→ **Task instructions**
Please copy all the lines that follow, word for word.

→ **Entries shown**
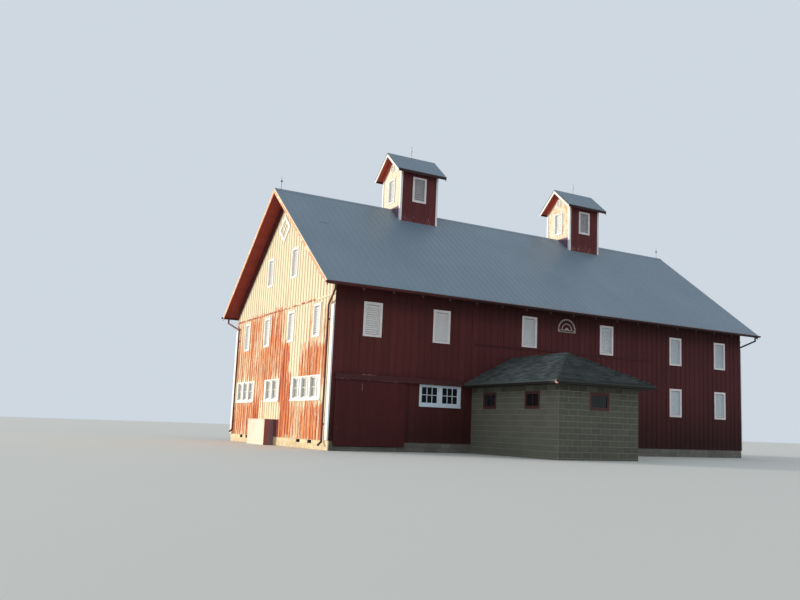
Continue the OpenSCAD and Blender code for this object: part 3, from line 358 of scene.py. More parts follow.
def wire_boards(w, given):
    """Random tone of each upright board, its joints, and streaks and grain that run upright."""
    place = w.place()
    side = w.over(w.size(w.looks()[0]), 0.5)
    across = w.mix_value(side, w.parts(place)[0], w.parts(place)[1])
    steps = w.math("DIVIDE", across, given["Spacing"])
    index = w.math("FLOOR", steps)
    tone = w.random(w.plus(index, w.times(side, OTHER_TONES)))
    middle = w.size(w.minus(w.math("FRACT", steps), 0.5))
    joint = w.spread(middle, 0.46, 0.49)
    streak = w.stretched_noise(place, (9.0, 9.0, 0.55), detail=4.0, roughness=0.6, seed=3.0)
    grain = w.stretched_noise(place, (70.0, 70.0, 2.2), detail=3.0, roughness=0.6, seed=5.0)
    return tone, joint, streak, grain


def wire_peel(w, given):
    """Upright streaks where paint is left, from none at amount 0 to all over at amount 1."""
    x, y, z = w.spot()
    wide = w.math("DIVIDE", 1.0, given["Width"])
    tall = w.math("DIVIDE", 1.0, given["Length"])
    stretched = w.vector(w.times(x, wide), w.times(y, wide), w.times(z, tall))
    broad = w.noise(stretched, 1.0, 5.0, 0.62, given["Seed"])
    fine = w.noise(stretched, 4.0, 3.0, 0.65, given["Seed"])
    level = w.plus(w.times(broad, 0.68), w.times(fine, 0.32))
    edge = w.minus(0.74, w.times(given["Amount"], 0.48))
    return (w.spread(level, w.minus(edge, 0.022), w.plus(edge, 0.022)),)


def wire_patch(w, given):
    """One upright oblong with soft edges."""
    soft = given["Softness"]
    tall = w.times(soft, 2.0)
    left = w.spread(given["Across"], w.minus(given["Left"], soft), w.plus(given["Left"], soft))
    right = w.spread(given["Across"], w.plus(given["Right"], soft), w.minus(given["Right"], soft))
    low = w.spread(given["Up"], w.minus(given["Low"], tall), w.plus(given["Low"], tall))
    high = w.spread(given["Up"], w.plus(given["High"], tall), w.minus(given["High"], tall))
    return (w.times(left, right, low, high),)


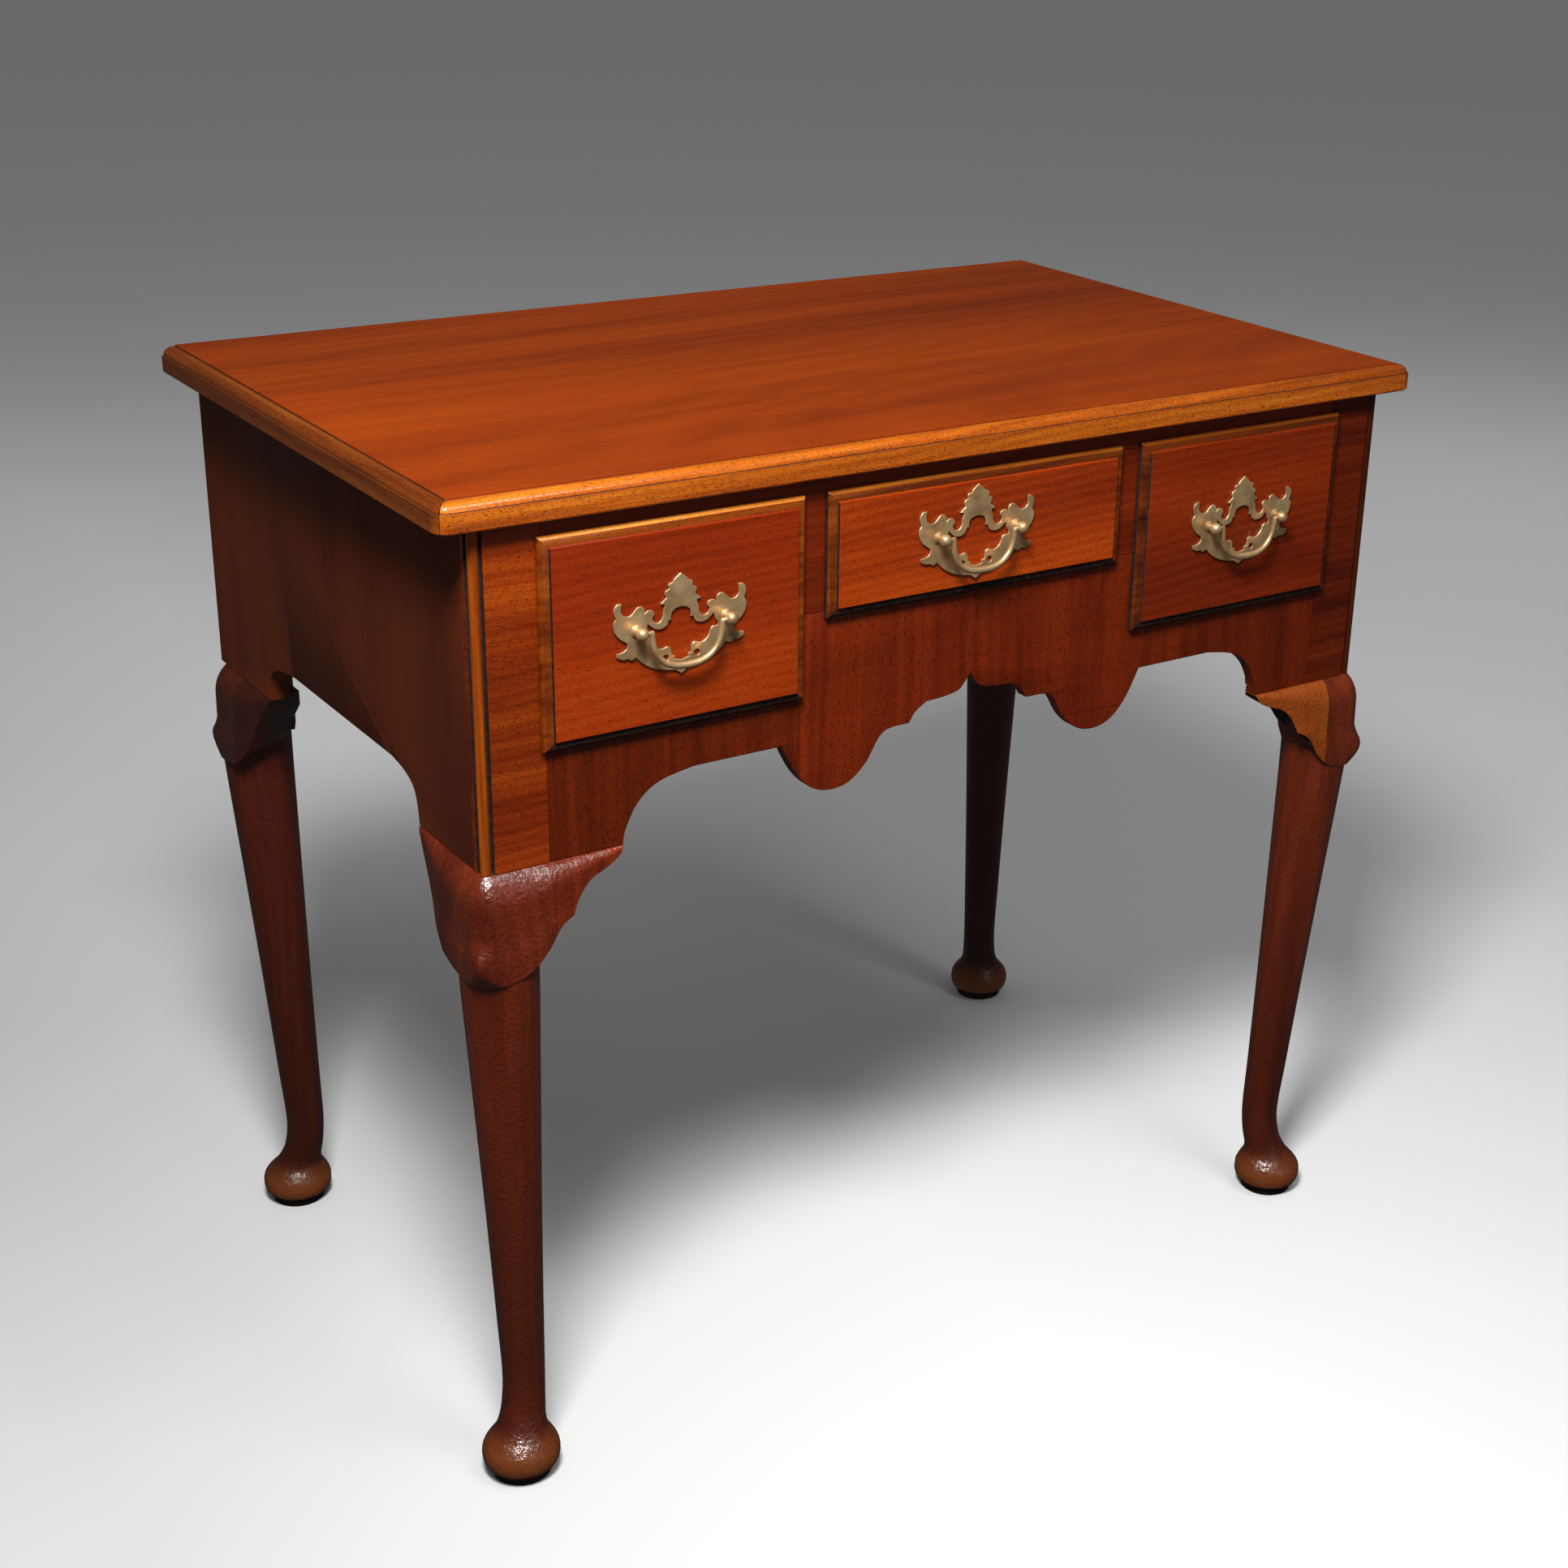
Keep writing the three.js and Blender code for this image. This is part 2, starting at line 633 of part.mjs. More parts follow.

→ **Solved exercise**
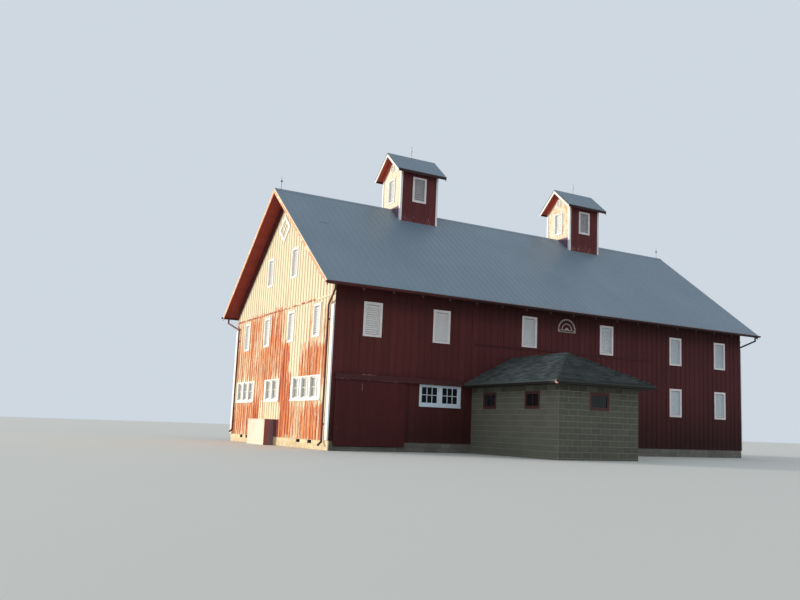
Continue the OpenSCAD and Blender code for this object: part 3, from line 358 of scene.py. More parts follow.
def wire_boards(w, given):
    """Random tone of each upright board, its joints, and streaks and grain that run upright."""
    place = w.place()
    side = w.over(w.size(w.looks()[0]), 0.5)
    across = w.mix_value(side, w.parts(place)[0], w.parts(place)[1])
    steps = w.math("DIVIDE", across, given["Spacing"])
    index = w.math("FLOOR", steps)
    tone = w.random(w.plus(index, w.times(side, OTHER_TONES)))
    middle = w.size(w.minus(w.math("FRACT", steps), 0.5))
    joint = w.spread(middle, 0.46, 0.49)
    streak = w.stretched_noise(place, (9.0, 9.0, 0.55), detail=4.0, roughness=0.6, seed=3.0)
    grain = w.stretched_noise(place, (70.0, 70.0, 2.2), detail=3.0, roughness=0.6, seed=5.0)
    return tone, joint, streak, grain


def wire_peel(w, given):
    """Upright streaks where paint is left, from none at amount 0 to all over at amount 1."""
    x, y, z = w.spot()
    wide = w.math("DIVIDE", 1.0, given["Width"])
    tall = w.math("DIVIDE", 1.0, given["Length"])
    stretched = w.vector(w.times(x, wide), w.times(y, wide), w.times(z, tall))
    broad = w.noise(stretched, 1.0, 5.0, 0.62, given["Seed"])
    fine = w.noise(stretched, 4.0, 3.0, 0.65, given["Seed"])
    level = w.plus(w.times(broad, 0.68), w.times(fine, 0.32))
    edge = w.minus(0.74, w.times(given["Amount"], 0.48))
    return (w.spread(level, w.minus(edge, 0.022), w.plus(edge, 0.022)),)


def wire_patch(w, given):
    """One upright oblong with soft edges."""
    soft = given["Softness"]
    tall = w.times(soft, 2.0)
    left = w.spread(given["Across"], w.minus(given["Left"], soft), w.plus(given["Left"], soft))
    right = w.spread(given["Across"], w.plus(given["Right"], soft), w.minus(given["Right"], soft))
    low = w.spread(given["Up"], w.minus(given["Low"], tall), w.plus(given["Low"], tall))
    high = w.spread(given["Up"], w.plus(given["High"], tall), w.minus(given["High"], tall))
    return (w.times(left, right, low, high),)


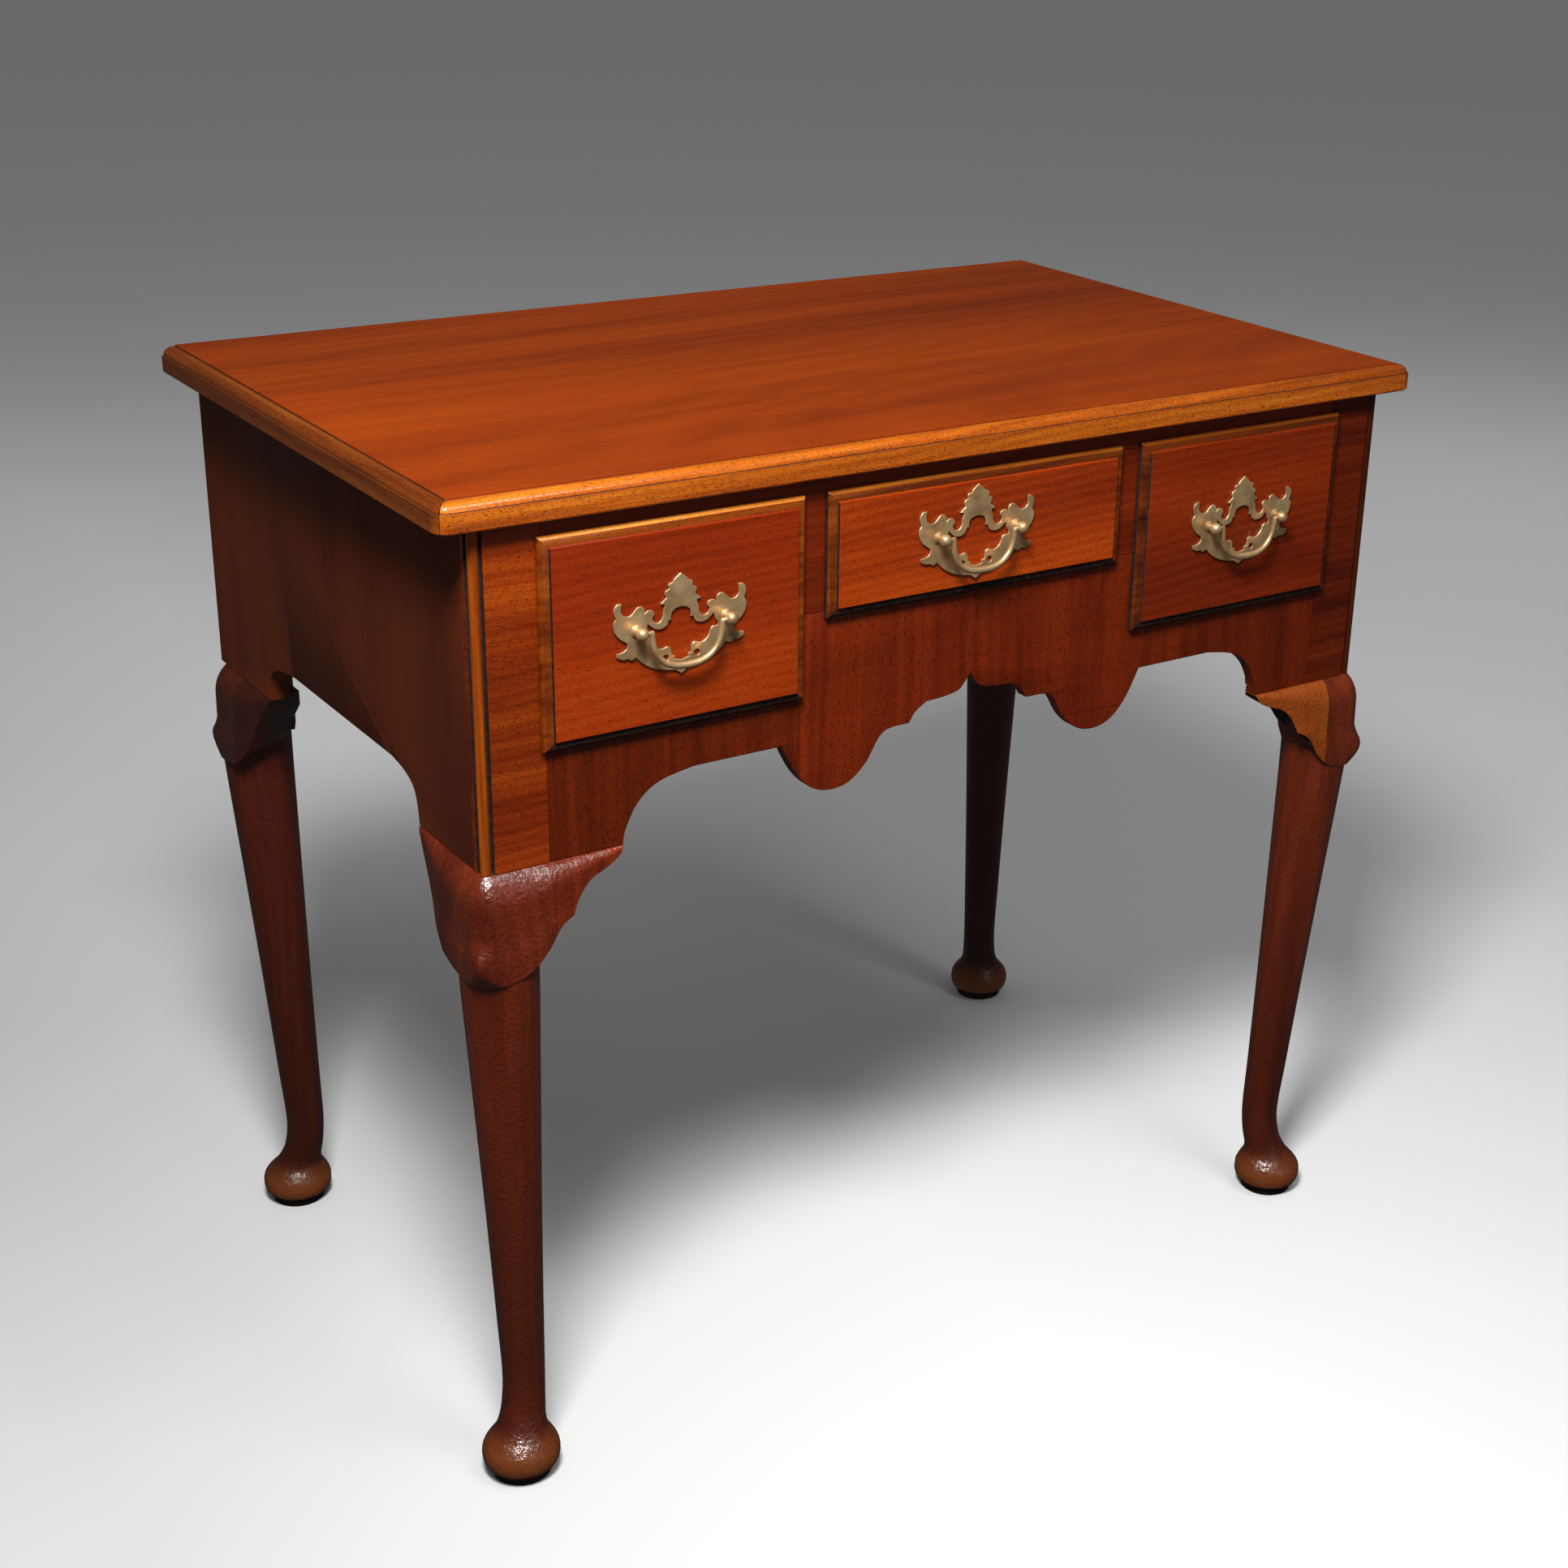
Keep writing the three.js and Blender code for this image. This is part 2, starting at line 633 of part.mjs. More parts follow.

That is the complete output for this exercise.